Do a search on this site for rubber fuel lines. This will give ya some info on replacing the rubber fuel lines on the tank side of the inj. pump and the lift pump.

Install at least a pyrometer and a boost gauge.

Do another search on how to adjust the pump so you get more power. (this is where the Pyrometer comes in... to much fuel will cause terminal meltdown)

For future reference... the vacuum pump was replace I am assuming because of an oil leakage problem? There is a pump seal kit available from cummins (part #4089742) That will fix most leakage issues. Cost is about 10 bucks

You should also tab the KDP (Kiler Dowel Pin) Do a search on the KDP and it will tell you how. This is NOT a first gen only problem. They had the same issue through the 98-99 I believe.
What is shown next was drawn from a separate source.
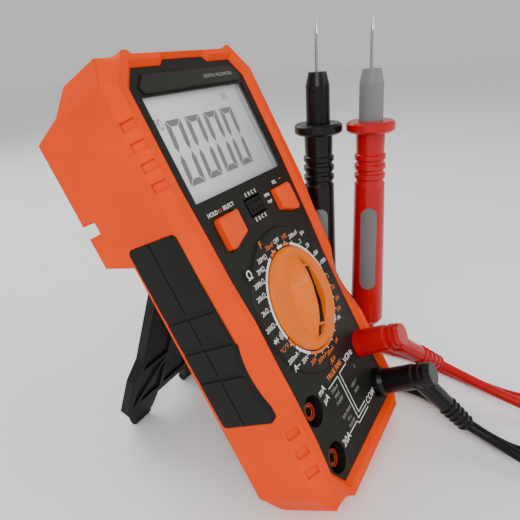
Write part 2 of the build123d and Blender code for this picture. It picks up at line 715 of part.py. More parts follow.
# ---- test leads: plugs ----
PIN_HIGH, PIN_LOW = 6.0, -20.0
RED_PLUG = [(3.8, -9), (5.8, -9), (5.8, 0.05), (6.6, 0.05), (6.2, 2.5), (5.9, 15), (5.0, 15.6), (5.0, 17),
            (5.7, 17.4), (5.7, 18.6), (5.0, 19), (5.0, 20), (5.5, 20.4), (5.0, 22.5), (0, 22.5),
            (0, PIN_HIGH), (1.95, PIN_HIGH), (1.95, 0.1), (3.8, 0.1)]
BLACK_PLUG = [(3.8, -9), (5.8, -9), (5.8, 0.05), (6.9, 0.05), (6.8, 3), (5.9, 5), (5.9, 19), (5.2, 19.6),
              (5.2, 21), (5.8, 21.4), (5.8, 22.8), (5.2, 23.2), (5.2, 24.6), (5.7, 25), (5.0, 28), (0, 28),
              (0, PIN_HIGH), (1.95, PIN_HIGH), (1.95, 0.1), (3.8, 0.1)]
LEADS = {
    "red": (JACKS["volt"], RED_PLUG, 14.0, (57, -75.85, 24)),
    "black": (JACKS["com"], BLACK_PLUG, 20.0, (31.4, -94.65, 12)),
}
BOOT_START, BOOT_END = 4.8, 3.5
for colour, ((x, y), profile, bend, tail_end) in LEADS.items():
    tail_start = place(x, y, bend)
    tail = Vector(*tail_end) - tail_start
    with BuildPart() as plug:
        with BuildSketch(side(x)):
            with BuildLine():
                Polyline(*[(y + r, z) for r, z in profile], close=True)
            make_face()
        revolve(axis=Axis(place(x, y, 0), FACE.z_dir))
        with BuildSketch(Plane(origin=tail_start, z_dir=tail)):
            Circle(BOOT_START)
        with BuildSketch(Plane(origin=Vector(*tail_end), z_dir=tail)):
            Circle(BOOT_END)
        loft()
    save(plug, f"{colour}_plug")
    with BuildPart() as plug_pin:
        with BuildSketch(face(PIN_LOW)):
            with Locations((x, y)):
                Circle(1.95)
        extrude(amount=PIN_HIGH - PIN_LOW)
    save(plug_pin, f"{colour}_plug_pin")

# ---- test leads: cable ----
RED_OUT = [(57, -75.85, 24), (60.3, -94.8, 15), (61, -114.8, 9), (61, -135.8, 4), (66, -153.8, 2.6),
           (78, -163.8, 2.6), (90, -153.8, 2.6), (86, -133.8, 2.6), (73, -117.8, 2.6), (77, -95.8, 2.6),
           (84, -74.8, 2.6), (90, -54.8, 2.6), (91, -35.8, 2.6), (94, -20, 2.6)]
RED_BACK = [(74.6, 4.5, 2.6), (71.4, -11, 2.6), (68.2, -24, 2.6), (67, -31, 6.4), (66.5, -34.3, 13),
            (66.5, -34.85, 24)]
BLACK_OUT = [(31.4, -94.65, 12), (30, -105.8, 9), (24.8, -118, 7.6), (22, -139.8, 3.5), (26, -157.8, 2.6),
             (40, -164.8, 2.6), (50, -153.8, 2.6), (45, -135.8, 2.6), (33, -119.8, 2.6), (37, -105.8, 2.6),
             (44, -93.8, 2.6), (55, -78, 2.6), (60, -60, 2.6), (56, -40, 2.6), (50.5, -18, 2.6),
             (50, 6, 2.6), (52, 28, 2.6), (51, 48, 2.6), (46, 64, 2.6)]
BLACK_BACK = [(72, 59.2, 2.6), (63.5, 54.5, 2.6), (60.5, 40, 2.6), (58.7, 24, 2.6), (57.6, 6, 2.6),
              (57.5, -4, 4), (57.5, -10.3, 10), (57.5, -11.85, 24)]
COILS = {"red": (102, 6.15), "black": (68, 86.15)}
PROBES = {"red": (66.5, -34.85), "black": (57.5, -11.85)}


def bends(points):
    """Radius for each inner corner of a route, as large as its shorter neighbouring run allows."""
    radii = []
    for before, corner, after in zip(points, points[1:], points[2:]):
        first, second = Vector(*corner) - Vector(*before), Vector(*after) - Vector(*corner)
        half_turn = radians(first.get_angle(second)) / 2
        radii.append(min(0.45 * min(first.length, second.length) / tan(half_turn), 120))
    return radii


for label, route in (("red_cable_out", RED_OUT), ("red_cable_back", RED_BACK),
                     ("black_cable_out", BLACK_OUT), ("black_cable_back", BLACK_BACK)):
    with BuildPart() as cable:
        with BuildLine() as lay:
            FilletPolyline(*route, radius=bends(route))
        with BuildSketch(Plane(origin=lay.line @ 0, z_dir=lay.line % 0)):
            Circle(CABLE_D / 2)
        sweep(path=lay.line)
    save(cable, label)

for colour, (x, y) in COILS.items():
    with BuildPart() as coil:
        with BuildSketch(Plane(origin=(x, y, 0), x_dir=(1, 0, 0), z_dir=(0, -1, 0))):
            with Locations((COIL_R, COIL_H / 2 + 0.05)):
                RectangleRounded(COIL_H, COIL_H, 3)
        revolve(axis=Axis((x, y, 0), (0, 0, 1)))
    save(coil, f"{colour}_cable_coil")

# ---- test leads: probes ----
HANDLE = (36.0, 8.6, 113.0, 7.4)       # low height and radius, high height and radius
LABEL_W, LABEL_LOW, LABEL_HIGH = 8.0, 58.0, 102.0
PROBE = [(0, 24), (3.4, 24), (3.7, 27), (3.3, 27.3), (3.3, 28.4), (4.1, 28.8), (4.1, 31), (3.6, 31.3),
         (3.6, 32.4), (4.6, 33), (4.8, 36), (7.2, 36), (8.6, 38), (7.4, 113), (6.7, 114), (6.7, 115.4),
         (7.5, 116), (7.5, 118), (6.7, 118.6), (6.7, 120), (7.5, 120.6), (7.5, 122.6), (6.7, 123.2),
         (6.7, 124.6), (7.5, 125.2), (7.5, 127.2), (6.7, 127.8), (6.9, 138), (10.4, 138), (11.5, 139),
         (11.5, 142), (10.4, 143), (0, 143)]
COLLAR = [(1.05, 143.02), (5.7, 143.02), (5.6, 160), (4.2, 166), (1.05, 166)]
NEEDLE = [(0, 143.05), (1.05, 143.05), (1.05, 182), (0.12, 188), (0, 188)]


def lathe(x, y, profile):
    """Turned piece standing upright at a spot of the floor."""
    with BuildPart() as piece:
        with BuildSketch(Plane(origin=(x, y, 0), x_dir=(1, 0, 0), z_dir=(0, -1, 0))):
            with BuildLine():
                Polyline(*profile, close=True)
            make_face()
        revolve(axis=Axis((x, y, 0), (0, 0, 1)))
    return piece


def handle_cone(x, y, grow):
    low, low_r, high, high_r = HANDLE
    return lathe(x, y, [(0, low), (low_r + grow, low), (high_r + grow, high), (0, high)])


EYE = (-167.1, -109.3)                 # where the labels face
for colour, (x, y) in PROBES.items():
    facing = Plane(origin=(x, y, (LABEL_LOW + LABEL_HIGH) / 2), x_dir=(EYE[1] - y, x - EYE[0], 0),
                   z_dir=(EYE[0] - x, EYE[1] - y, 0))
    with BuildPart() as label_block:
        with BuildSketch(facing):
            SlotOverall(LABEL_HIGH - LABEL_LOW, LABEL_W, rotation=90)
        extrude(amount=15)
    with BuildPart() as probe:
        add(lathe(x, y, PROBE).part)
        with BuildPart(mode=Mode.PRIVATE) as recess:
            add(label_block.part)
            add(handle_cone(x, y, -0.7).part, mode=Mode.SUBTRACT)
        add(recess.part, mode=Mode.SUBTRACT)
    save(probe, f"{colour}_probe")
    with BuildPart() as probe_label:
        add(handle_cone(x, y, 0.1).part)
        add(label_block.part, mode=Mode.INTERSECT)
        add(handle_cone(x, y, -0.65).part, mode=Mode.SUBTRACT)
    save(probe_label, f"{colour}_probe_label")
    save(lathe(x, y, COLLAR), f"{colour}_probe_collar")
    save(lathe(x, y, NEEDLE), f"{colour}_probe_tip")
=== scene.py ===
"""Digital multimeter in a rubber holster: finishes, prints, display and test leads.

Every size is given in millimetres on the meter's own face (x across, y along the meter, z out of the
front panel, origin at the dial) or, for the leads, in the row's frame.
"""
import json
from math import cos, radians, sin

import bmesh
import bpy
from mathutils import Euler, Matrix, Vector


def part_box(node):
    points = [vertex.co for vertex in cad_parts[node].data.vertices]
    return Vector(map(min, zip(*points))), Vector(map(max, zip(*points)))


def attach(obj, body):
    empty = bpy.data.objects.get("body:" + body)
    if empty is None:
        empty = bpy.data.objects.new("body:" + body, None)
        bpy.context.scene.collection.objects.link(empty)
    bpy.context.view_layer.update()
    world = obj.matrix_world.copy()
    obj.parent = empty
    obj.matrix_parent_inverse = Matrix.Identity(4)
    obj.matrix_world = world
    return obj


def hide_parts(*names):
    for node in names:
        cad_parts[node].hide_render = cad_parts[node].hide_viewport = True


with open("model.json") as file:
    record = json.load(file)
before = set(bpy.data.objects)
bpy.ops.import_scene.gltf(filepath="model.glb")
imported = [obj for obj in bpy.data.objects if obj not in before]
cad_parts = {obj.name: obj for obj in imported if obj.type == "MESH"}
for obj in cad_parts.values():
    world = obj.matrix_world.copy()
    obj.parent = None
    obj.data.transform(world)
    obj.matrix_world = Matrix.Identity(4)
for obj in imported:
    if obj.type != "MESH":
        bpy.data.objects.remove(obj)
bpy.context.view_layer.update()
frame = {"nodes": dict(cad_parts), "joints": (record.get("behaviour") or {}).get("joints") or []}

bl_info = {
    "name": "Digital multimeter",
    "version": (1, 0, 0),
    "blender": (4, 5, 0),
    "location": "View3D > Sidebar > Multimeter",
    "description": "Finishes, prints, display and test leads of a handheld digital multimeter",
    "category": "Object",
}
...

Takes about two dollars (cummins part again) and about three hours of you time.

As for the full throttle issue? Have someone press pedal to the floor... then see if the linkage will move further under the hood. Adjust if neccesary.

Is the hesitation only in cruise control?? That is a new one on me. Not much help there.
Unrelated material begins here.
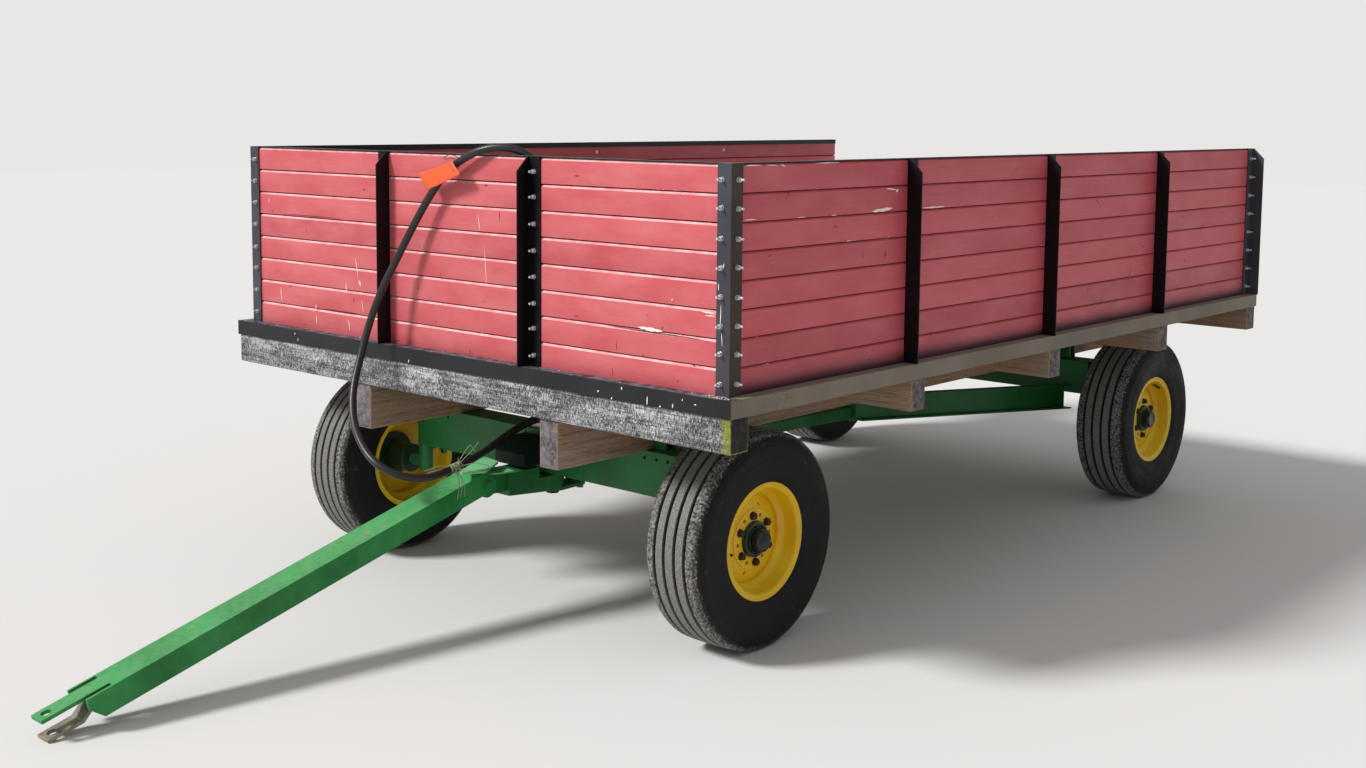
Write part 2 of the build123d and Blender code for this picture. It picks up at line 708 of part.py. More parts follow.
sill_length = 2 * (edge_x - angle_thickness)
first_sill_y = edge_y + angle_thickness + sill_width / 2
last_sill_y = bed_end_y - sill_width / 2
sill_pitch = (last_sill_y - first_sill_y) / (sill_count - 1)
with BuildPart() as header_sill:
    with BuildSketch(Plane.XY.offset(sill_bottom)):
        with Locations((0, first_sill_y)):
            Rectangle(sill_length, sill_width)
    extrude(amount=sill_height)
save(header_sill, "header_sill")

with BuildPart() as cross_sills:
    with BuildSketch(Plane.XY.offset(sill_bottom)):
        with Locations(*[(0, first_sill_y + k * sill_pitch) for k in range(1, sill_count)]):
            Rectangle(sill_length, sill_width)
    extrude(amount=sill_height)
save(cross_sills, "cross_sills")

with BuildPart() as deck:
    plank_pitch = sill_length / plank_count
    deck_front = edge_y + angle_thickness
    with BuildSketch(Plane.XY.offset(sill_top)):
        with Locations((0, (deck_front + bed_end_y) / 2)):
            with GridLocations(plank_pitch, 1, plank_count, 1):
                Rectangle(plank_pitch - plank_gap, bed_end_y - deck_front)
    extrude(amount=deck_thickness)
save(deck, "deck_planks")

# Angle iron round the edge of the bed
flat_leg = ledge + angle_thickness
with BuildPart() as edge_angles:
    for side in (1, -1):
        with BuildSketch(Plane.XZ.offset(-(bed_end_y - edge_joint_gap))):
            with BuildLine():
                Polyline((side * edge_x, ledge_top), (side * edge_x, ledge_top - edge_leg),
                         (side * (edge_x - angle_thickness), ledge_top - edge_leg),
                         (side * (edge_x - angle_thickness), deck_top),
                         (side * (edge_x - flat_leg), deck_top), (side * (edge_x - flat_leg), ledge_top), close=True)
            make_face()
        extrude(amount=bed_end_y - edge_y - flat_leg - 2 * edge_joint_gap)
        # Only the upright leg runs on to the front corner, under the front iron's flat
        leg_height = edge_leg - angle_thickness - seat_clearance
        with BuildSketch(Plane.XZ.offset(-(edge_y + flat_leg + edge_joint_gap))):
            with Locations((side * (edge_x - angle_thickness / 2), ledge_top - edge_leg + leg_height / 2)):
                Rectangle(angle_thickness, leg_height)
        extrude(amount=flat_leg + edge_joint_gap - angle_thickness - seat_clearance)
    with BuildSketch(across(0)):
        with BuildLine():
            Polyline((edge_y, ledge_top), (edge_y, ledge_top - edge_leg),
                     (edge_y + angle_thickness, ledge_top - edge_leg), (edge_y + angle_thickness, deck_top),
                     (edge_y + flat_leg, deck_top), (edge_y + flat_leg, ledge_top), close=True)
        make_face()
    extrude(amount=edge_x, both=True)
    rear_y = bed_end_y + angle_thickness
    with BuildSketch(across(0)):
        with Locations((rear_y - angle_thickness / 2, ledge_top - edge_leg / 2)):
            Rectangle(angle_thickness, edge_leg)
    extrude(amount=edge_x, both=True)
save(edge_angles, "bed_edge_angles")

# Wall boards, one over the other with a narrow chamfered groove between
board_pitch = (wall_top - rail_thickness - deck_top) / board_count
board_heights = [deck_top + (k + 0.5) * board_pitch for k in range(board_count)]
front_board_y = bed_y + angle_thickness + board_thickness / 2
side_board_start = bed_y + angle_thickness + board_thickness + board_end_gap
with BuildPart() as front_boards:
    with Locations(*[(0, front_board_y, z) for z in board_heights]):
        Box(2 * board_face, board_thickness, board_pitch - board_gap)
    chamfer(front_boards.edges().filter_by(Axis.X), board_chamfer)
save(front_boards, "front_wall_boards")

for name, side in sides.items():
    with BuildPart() as side_boards:
        board_x = side * (board_face - board_thickness / 2)
        with Locations(*[(board_x, (side_board_start + bed_end_y) / 2, z) for z in board_heights]):
            Box(board_thickness, bed_end_y - side_board_start, board_pitch - board_gap)
        chamfer(side_boards.edges().filter_by(Axis.Y), board_chamfer)
    save(side_boards, f"{name}_wall_boards")

# Corner posts and stakes of angle iron, standing on the ledge
with BuildPart() as front_posts:
    for side in (1, -1):
        with BuildSketch(Plane.XY.offset(ledge_top)):
            with BuildLine():
                Polyline((side * half_bed, bed_y), (side * half_bed, bed_y + post_leg),
                         (side * board_face, bed_y + post_leg), (side * board_face, bed_y + angle_thickness),
                         (side * (half_bed - post_leg), bed_y + angle_thickness),
                         (side * (half_bed - post_leg), bed_y), close=True)
            make_face()
        extrude(amount=wall_top - ledge_top)
save(front_posts, "front_corner_posts")


def stake_blank(x_root, y_root, flat, proud):
    """Outline of a stake seen from above: a flat leg on the boards and a proud leg away from them."""
    (fx, fy), (px, py) = flat, proud
    t = angle_thickness
    corners = [(0, 0), (1, 0), (1, t / stake_leg), (t / stake_leg, t / stake_leg), (t / stake_leg, 1), (0, 1)]
    return [(x_root + stake_leg * (a * fx + b * px), y_root + stake_leg * (a * fy + b * py)) for a, b in corners]


with BuildPart() as front_stakes:
    for side in (1, -1):
        with BuildSketch(Plane.XY.offset(ledge_top)):
            with BuildLine():
                Polyline(*stake_blank(side * front_stake_x, bed_y + angle_thickness, (side, 0), (0, -1)), close=True)
            make_face()
        extrude(amount=wall_top - ledge_top)
    proud_y = bed_y + angle_thickness - stake_leg
    with BuildSketch(across(0)):
        with BuildLine():
            Polyline((proud_y, wall_top), (proud_y, wall_top - stake_cut), (proud_y + stake_cut, wall_top), close=True)
        make_face()
    extrude(amount=half_bed, both=True, mode=Mode.SUBTRACT)
save(front_stakes, "front_stakes")

for name, side in sides.items():
    with BuildPart() as side_stakes:
        for k in range(side_stake_count):
            stake_y = bed_y + side_stake_first + k * side_stake_pitch
            with BuildSketch(Plane.XY.offset(ledge_top)):
                with BuildLine():
                    Polyline(*stake_blank(side * board_face, stake_y, (0, 1), (side, 0)), close=True)
                make_face()
            extrude(amount=wall_top - ledge_top)
        proud_x = side * (board_face + stake_leg)
        with BuildSketch(Plane.XZ.offset(-bed_end_y)):
            with BuildLine():
                Polyline((proud_x, wall_top), (proud_x, wall_top - stake_cut),
                         (proud_x - side * stake_cut, wall_top), close=True)
            make_face()
        extrude(amount=bed_length, mode=Mode.SUBTRACT)
    save(side_stakes, f"{name}_side_stakes")

with BuildPart() as rear_posts:
    for side in (1, -1):
        with BuildSketch(Plane.XY.offset(ledge_top)):
            with BuildLine():
                Polyline(*stake_blank(side * board_face, bed_end_y, (0, -1), (side, 0)), close=True)
            make_face()
        extrude(amount=wall_top - ledge_top)
        proud_x = side * (board_face + stake_leg)
        with BuildSketch(Plane.XZ.offset(-bed_end_y)):
            with BuildLine():
                Polyline((proud_x, wall_top), (proud_x, wall_top - stake_cut),
                         (proud_x - side * stake_cut, wall_top), close=True)
            make_face()
        extrude(amount=post_leg, mode=Mode.SUBTRACT)
save(rear_posts, "rear_corner_posts")

# Top rails: an angle over the boards with its lip inside the box
with BuildPart() as top_rails:
    rail_z = wall_top - rail_thickness
    rail_inner_y = bed_y + angle_thickness + board_thickness + rail_thickness
    rail_inner_x = board_face - board_thickness - rail_thickness
    with Locations((0, (bed_y + angle_thickness + rail_inner_y) / 2, wall_top - rail_thickness / 2)):
        Box(2 * board_face, rail_inner_y - bed_y - angle_thickness, rail_thickness)
    with Locations((0, rail_inner_y - rail_thickness / 2, rail_z - rail_lip / 2)):
        Box(2 * (rail_inner_x - rail_end_gap), rail_thickness, rail_lip)
    for side in (1, -1):
        with BuildSketch(Plane.XZ.offset(-bed_end_y)):
            with BuildLine():
                Polyline((side * board_face, rail_z), (side * board_face, wall_top), (side * rail_inner_x, wall_top),
                         (side * rail_inner_x, rail_z - rail_lip),
                         (side * (rail_inner_x + rail_thickness), rail_z - rail_lip),
                         (side * (rail_inner_x + rail_thickness), rail_z), close=True)
            make_face()
        extrude(amount=bed_end_y - rail_inner_y - rail_end_gap)
save(top_rails, "top_rails")

# Hose with its block on the front beam, its end inside the box, a twine tie and a blank tag
hose_points = [Vector(x, bed_y + y, z) for x, y, z in hose_route]
hose_radii = []
for before, corner, after in zip(hose_points, hose_points[1:], hose_points[2:]):
    half_turn = radians((corner - before).get_angle(after - corner)) / 2
    hose_radii.append(hose_bend_share * min((corner - before).length, (after - corner).length) / tan(half_turn))
print("hose radii, mm:", [round(radius) for radius in hose_radii])
with BuildPart() as hose:
    with BuildLine():
        hose_line = FilletPolyline(*hose_points, radius=hose_radii)
    with BuildSketch(Plane(origin=hose_line @ 0, z_dir=hose_line % 0)):
        Circle(hose_radius)
    sweep()
print("hose volume over section times length:", hose.part.volume / (pi * hose_radius ** 2 * hose_line.length))
save(hose, "hose")

with BuildPart() as hose_fitting:
    block_width, block_depth, block_height = hose_block
    first = hose_points[0]
    with Locations((first.X, first.Y + block_depth / 2 + running_gap, beam_top + block_height / 2)):
        Box(block_width, block_depth, block_height)
    chamfer(hose_fitting.edges().filter_by(Axis.Z), angle_thickness)
save(hose_fitting, "hose_fitting")

with BuildPart() as hose_coupler:
    with BuildSketch(Plane(origin=hose_line @ 1 + hose_line % 1 * seat_clearance, z_dir=hose_line % 1)):
        Circle(hose_end_radius)
    extrude(amount=hose_end_length)
save(hose_coupler, "hose_coupler")

with BuildPart() as hose_tie:
    with BuildSketch(Plane(origin=hose_line @ hose_tie_share, z_dir=hose_line % hose_tie_share)):
        Circle(hose_tie_radius)
        Circle(hose_radius + hose_tie_gap, mode=Mode.SUBTRACT)
    extrude(amount=hose_tie_length / 2, both=True)
save(hose_tie, "hose_tie")

with BuildPart() as hose_tag:
    with BuildSketch(Plane.XZ.offset(-(bed_y - tag_ahead))):
        with BuildLine():
            Polyline(*tag_corners, close=True)
        make_face()
    extrude(amount=tag_thickness)
save(hose_tag, "hose_tag")
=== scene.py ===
"""Looks of a hay wagon: a red board box on a green four-wheeled steering gear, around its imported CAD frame.

Everything is in metres. +X is the wagon's left side, the tongue points to -Y and the ground is Z = 0.
"""
import random
from functools import partial
from math import cos, pi, radians, sin

import bmesh
import bpy
from mathutils import Matrix, Vector, noise
from mathutils.geometry import interpolate_bezier


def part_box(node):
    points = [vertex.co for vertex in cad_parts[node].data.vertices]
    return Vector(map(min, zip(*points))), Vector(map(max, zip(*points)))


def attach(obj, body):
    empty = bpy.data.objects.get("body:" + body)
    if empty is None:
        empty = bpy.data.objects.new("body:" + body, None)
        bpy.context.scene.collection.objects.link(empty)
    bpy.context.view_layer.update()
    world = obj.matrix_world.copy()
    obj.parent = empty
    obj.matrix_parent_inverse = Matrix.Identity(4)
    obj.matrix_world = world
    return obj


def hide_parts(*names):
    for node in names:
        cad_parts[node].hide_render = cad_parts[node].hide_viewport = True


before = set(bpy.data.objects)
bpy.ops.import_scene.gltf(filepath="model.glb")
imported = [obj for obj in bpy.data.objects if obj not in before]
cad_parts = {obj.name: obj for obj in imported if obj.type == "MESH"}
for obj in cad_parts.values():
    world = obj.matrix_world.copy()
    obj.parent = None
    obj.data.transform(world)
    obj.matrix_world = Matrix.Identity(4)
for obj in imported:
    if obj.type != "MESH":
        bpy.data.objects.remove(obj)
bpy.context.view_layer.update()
scene = bpy.context.scene
scene.view_settings.view_transform = "Standard"
mm = 0.001
# Without a seed this noise starts from the clock, and no two runs would be the same
noise.seed_set(7)


def middle_of(node):
    """Middle of a CAD node's bounds."""
    low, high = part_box(node)
    return (low + high) / 2


# Places that the CAD frame gives
post_low, post_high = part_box("front_corner_posts")
rear_post_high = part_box("rear_corner_posts")[1]
board_low, board_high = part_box("front_wall_boards")
tag_low, tag_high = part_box("hose_tag")
bed_front = post_low.y
front_axle_y = sum(corner.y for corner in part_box("steering_pin")) / 2
rear_axle_y = middle_of("rear_left_hub").y
board_face = board_high.x
board_count = 8
board_pitch = (board_high.z - board_low.z) / board_count

# Stakes and their nuts, from the middle of the wagon and from the front of its bed
front_stake_nut = 418 * mm
side_stake_nuts = [bed_front + (1009 + 1002 * k) * mm for k in range(3)]
front_post_nut = 37 * mm
side_post_nut = 31 * mm
rear_post_nut = 34 * mm
side_leg_stands = 6 * mm
board_thickness = 25 * mm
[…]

Is this an auto... manual. 4x4? Give us a breif description so we have a full picture of what we are dealing with.


As for first gen parts? There are a few shops that sell stuff. I am not sure what the rules say about linking sites.... so I will let someone who is savvy on that post them. If not.... send me an email moparman_02 AT msn.com.


This will give ya a starting spot... and I am sure others will chime in and give ya more to deal with.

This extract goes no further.